* [Requirements] Under this task are some entries; return every one of them exactly.

───── Data entries

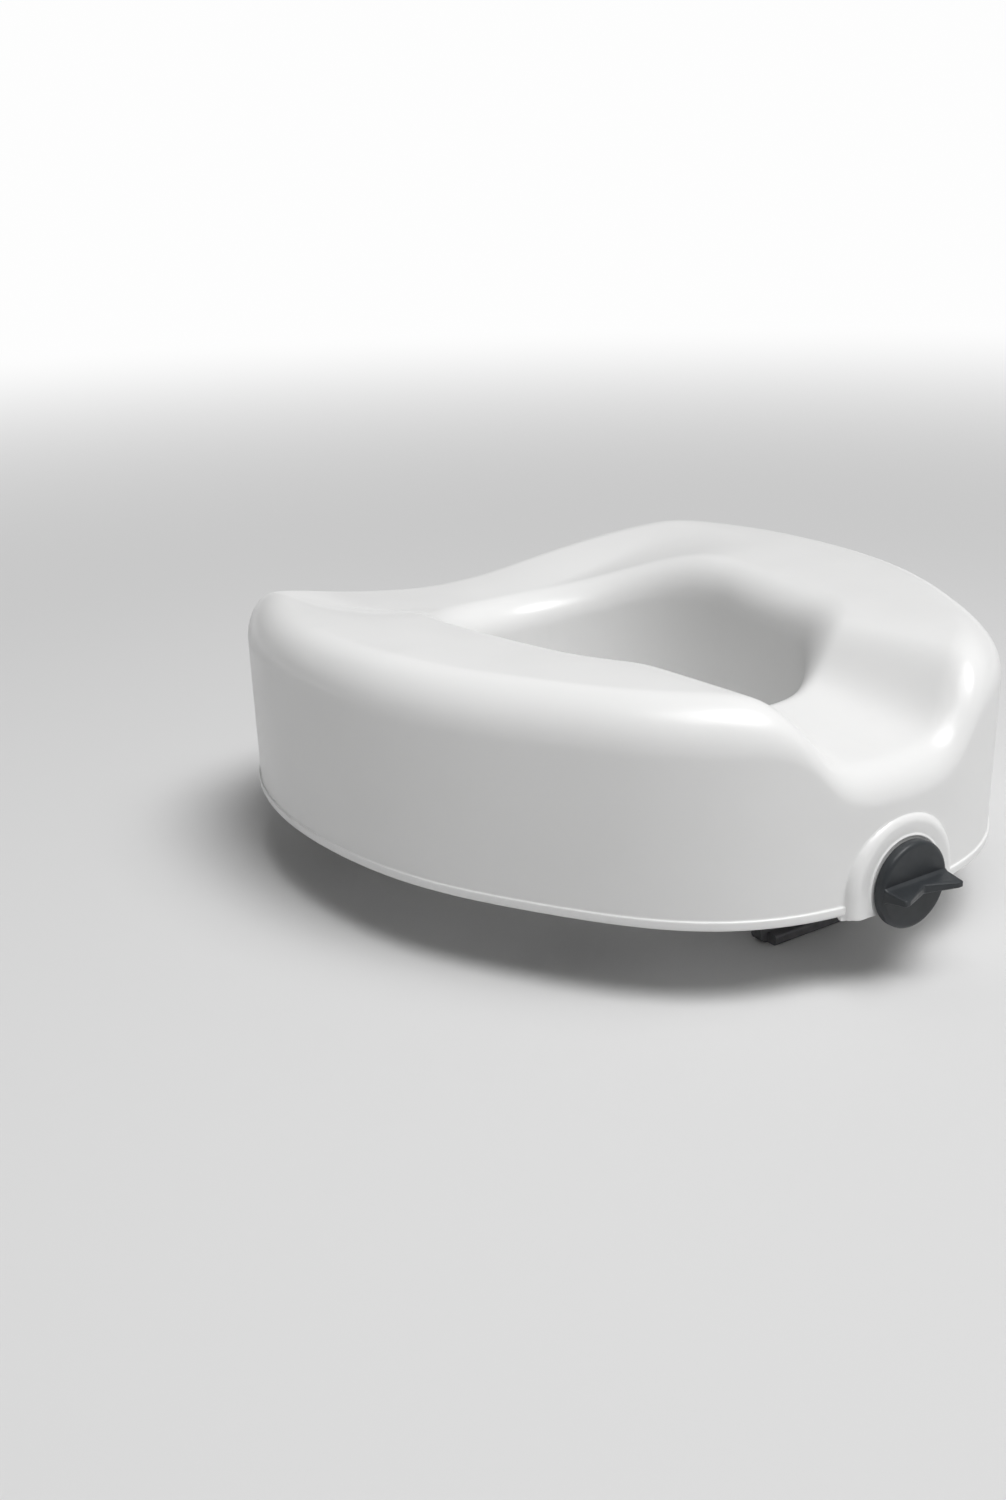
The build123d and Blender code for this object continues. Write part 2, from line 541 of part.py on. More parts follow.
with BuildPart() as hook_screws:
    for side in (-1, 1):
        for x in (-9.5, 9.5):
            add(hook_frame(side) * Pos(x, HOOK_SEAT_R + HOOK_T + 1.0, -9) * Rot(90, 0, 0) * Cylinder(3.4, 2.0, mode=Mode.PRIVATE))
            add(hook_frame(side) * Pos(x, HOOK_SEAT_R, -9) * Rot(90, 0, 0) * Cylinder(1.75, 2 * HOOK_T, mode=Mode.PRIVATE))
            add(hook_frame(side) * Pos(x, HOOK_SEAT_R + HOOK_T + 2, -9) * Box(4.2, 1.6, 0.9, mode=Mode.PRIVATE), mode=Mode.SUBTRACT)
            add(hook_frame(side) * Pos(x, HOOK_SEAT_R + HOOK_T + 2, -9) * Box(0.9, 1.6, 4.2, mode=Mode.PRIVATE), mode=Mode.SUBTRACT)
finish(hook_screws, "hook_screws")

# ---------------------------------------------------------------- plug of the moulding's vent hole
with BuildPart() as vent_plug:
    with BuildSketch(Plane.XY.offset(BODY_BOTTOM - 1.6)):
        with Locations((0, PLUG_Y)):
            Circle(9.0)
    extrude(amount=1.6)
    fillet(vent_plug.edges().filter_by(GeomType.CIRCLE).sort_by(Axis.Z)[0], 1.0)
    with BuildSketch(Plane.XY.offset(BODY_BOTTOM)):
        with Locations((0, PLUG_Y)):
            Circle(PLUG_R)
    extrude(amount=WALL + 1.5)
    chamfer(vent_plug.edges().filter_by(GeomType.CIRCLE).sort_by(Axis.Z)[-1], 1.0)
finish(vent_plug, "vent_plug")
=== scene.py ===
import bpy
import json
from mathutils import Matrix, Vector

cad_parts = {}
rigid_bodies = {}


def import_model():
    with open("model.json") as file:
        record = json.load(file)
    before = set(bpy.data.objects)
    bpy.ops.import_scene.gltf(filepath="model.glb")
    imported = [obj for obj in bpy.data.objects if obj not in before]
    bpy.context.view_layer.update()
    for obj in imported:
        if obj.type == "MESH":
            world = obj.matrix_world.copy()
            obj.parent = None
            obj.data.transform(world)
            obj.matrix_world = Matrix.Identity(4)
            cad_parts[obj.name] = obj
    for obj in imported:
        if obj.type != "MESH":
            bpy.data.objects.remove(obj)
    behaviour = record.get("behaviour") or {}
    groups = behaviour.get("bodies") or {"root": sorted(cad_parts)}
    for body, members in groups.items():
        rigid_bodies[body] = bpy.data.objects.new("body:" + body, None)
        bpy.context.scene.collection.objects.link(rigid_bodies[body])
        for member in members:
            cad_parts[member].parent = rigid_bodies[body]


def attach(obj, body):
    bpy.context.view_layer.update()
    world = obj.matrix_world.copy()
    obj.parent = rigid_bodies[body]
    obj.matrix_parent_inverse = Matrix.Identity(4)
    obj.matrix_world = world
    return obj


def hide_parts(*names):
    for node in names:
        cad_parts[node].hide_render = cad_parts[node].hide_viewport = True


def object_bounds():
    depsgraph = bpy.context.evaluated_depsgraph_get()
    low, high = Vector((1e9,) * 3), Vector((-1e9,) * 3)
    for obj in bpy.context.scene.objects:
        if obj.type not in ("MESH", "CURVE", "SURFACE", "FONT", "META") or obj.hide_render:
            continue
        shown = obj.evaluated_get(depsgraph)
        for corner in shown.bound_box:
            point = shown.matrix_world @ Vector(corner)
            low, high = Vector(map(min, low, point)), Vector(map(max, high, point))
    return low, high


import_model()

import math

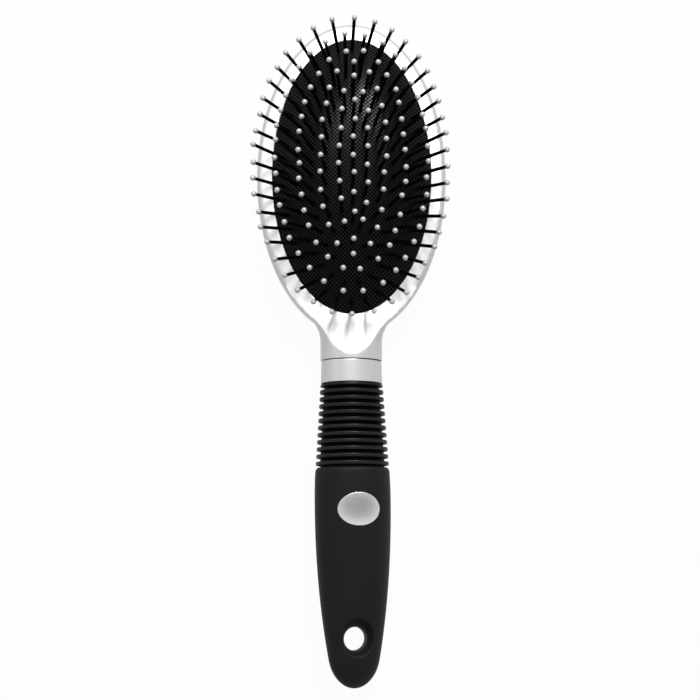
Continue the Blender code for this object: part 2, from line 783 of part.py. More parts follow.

──────────

* [Result below]
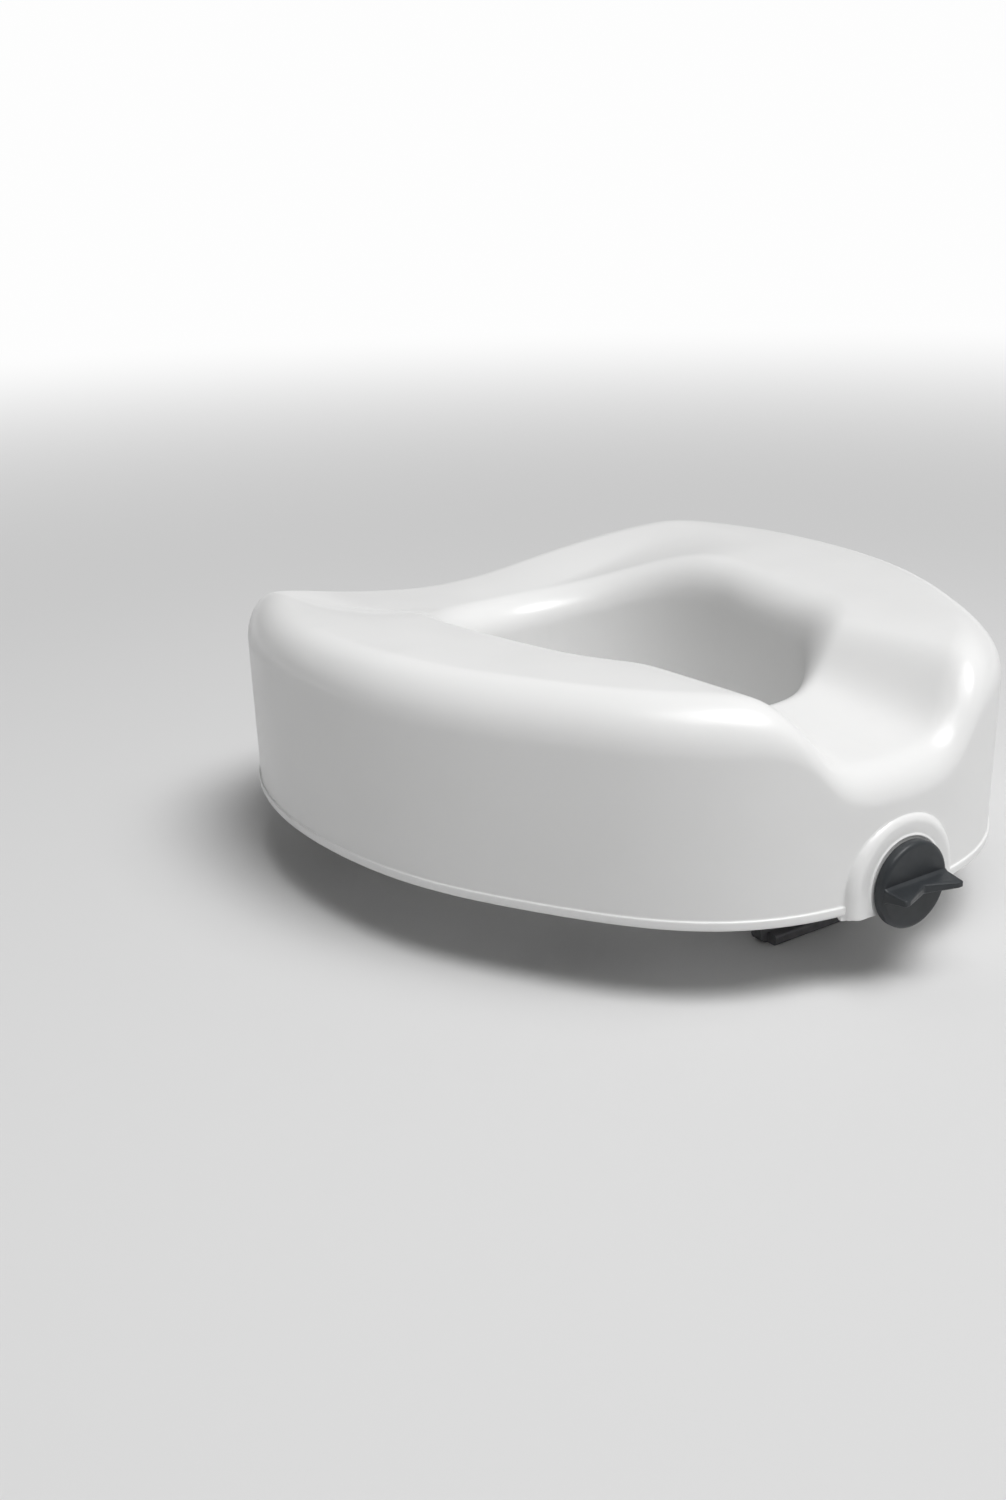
The build123d and Blender code for this object continues. Write part 2, from line 541 of part.py on. More parts follow.
with BuildPart() as hook_screws:
    for side in (-1, 1):
        for x in (-9.5, 9.5):
            add(hook_frame(side) * Pos(x, HOOK_SEAT_R + HOOK_T + 1.0, -9) * Rot(90, 0, 0) * Cylinder(3.4, 2.0, mode=Mode.PRIVATE))
            add(hook_frame(side) * Pos(x, HOOK_SEAT_R, -9) * Rot(90, 0, 0) * Cylinder(1.75, 2 * HOOK_T, mode=Mode.PRIVATE))
            add(hook_frame(side) * Pos(x, HOOK_SEAT_R + HOOK_T + 2, -9) * Box(4.2, 1.6, 0.9, mode=Mode.PRIVATE), mode=Mode.SUBTRACT)
            add(hook_frame(side) * Pos(x, HOOK_SEAT_R + HOOK_T + 2, -9) * Box(0.9, 1.6, 4.2, mode=Mode.PRIVATE), mode=Mode.SUBTRACT)
finish(hook_screws, "hook_screws")

# ---------------------------------------------------------------- plug of the moulding's vent hole
with BuildPart() as vent_plug:
    with BuildSketch(Plane.XY.offset(BODY_BOTTOM - 1.6)):
        with Locations((0, PLUG_Y)):
            Circle(9.0)
    extrude(amount=1.6)
    fillet(vent_plug.edges().filter_by(GeomType.CIRCLE).sort_by(Axis.Z)[0], 1.0)
    with BuildSketch(Plane.XY.offset(BODY_BOTTOM)):
        with Locations((0, PLUG_Y)):
            Circle(PLUG_R)
    extrude(amount=WALL + 1.5)
    chamfer(vent_plug.edges().filter_by(GeomType.CIRCLE).sort_by(Axis.Z)[-1], 1.0)
finish(vent_plug, "vent_plug")
=== scene.py ===
import bpy
import json
from mathutils import Matrix, Vector

cad_parts = {}
rigid_bodies = {}


def import_model():
    with open("model.json") as file:
        record = json.load(file)
    before = set(bpy.data.objects)
    bpy.ops.import_scene.gltf(filepath="model.glb")
    imported = [obj for obj in bpy.data.objects if obj not in before]
    bpy.context.view_layer.update()
    for obj in imported:
        if obj.type == "MESH":
            world = obj.matrix_world.copy()
            obj.parent = None
            obj.data.transform(world)
            obj.matrix_world = Matrix.Identity(4)
            cad_parts[obj.name] = obj
    for obj in imported:
        if obj.type != "MESH":
            bpy.data.objects.remove(obj)
    behaviour = record.get("behaviour") or {}
    groups = behaviour.get("bodies") or {"root": sorted(cad_parts)}
    for body, members in groups.items():
        rigid_bodies[body] = bpy.data.objects.new("body:" + body, None)
        bpy.context.scene.collection.objects.link(rigid_bodies[body])
        for member in members:
            cad_parts[member].parent = rigid_bodies[body]


def attach(obj, body):
    bpy.context.view_layer.update()
    world = obj.matrix_world.copy()
    obj.parent = rigid_bodies[body]
    obj.matrix_parent_inverse = Matrix.Identity(4)
    obj.matrix_world = world
    return obj


def hide_parts(*names):
    for node in names:
        cad_parts[node].hide_render = cad_parts[node].hide_viewport = True


def object_bounds():
    depsgraph = bpy.context.evaluated_depsgraph_get()
    low, high = Vector((1e9,) * 3), Vector((-1e9,) * 3)
    for obj in bpy.context.scene.objects:
        if obj.type not in ("MESH", "CURVE", "SURFACE", "FONT", "META") or obj.hide_render:
            continue
        shown = obj.evaluated_get(depsgraph)
        for corner in shown.bound_box:
            point = shown.matrix_world @ Vector(corner)
            low, high = Vector(map(min, low, point)), Vector(map(max, high, point))
    return low, high


import_model()

import math

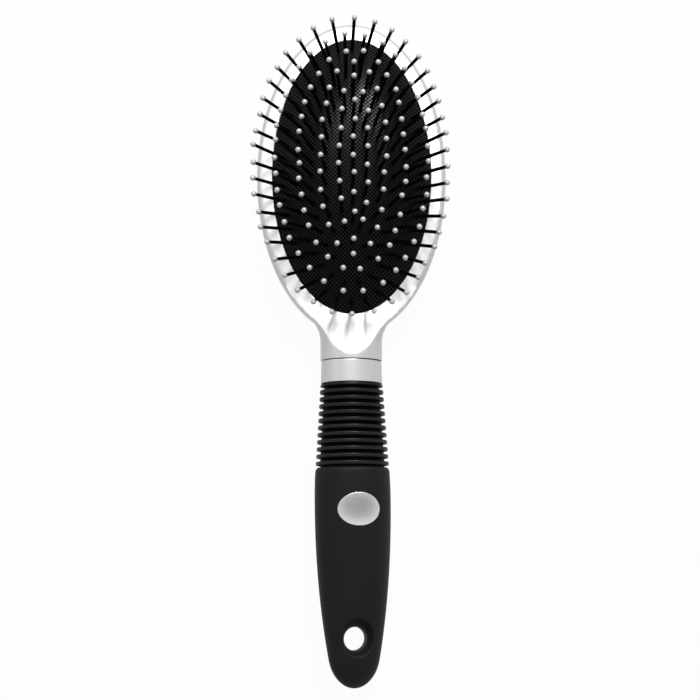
Continue the Blender code for this object: part 2, from line 783 of part.py. More parts follow.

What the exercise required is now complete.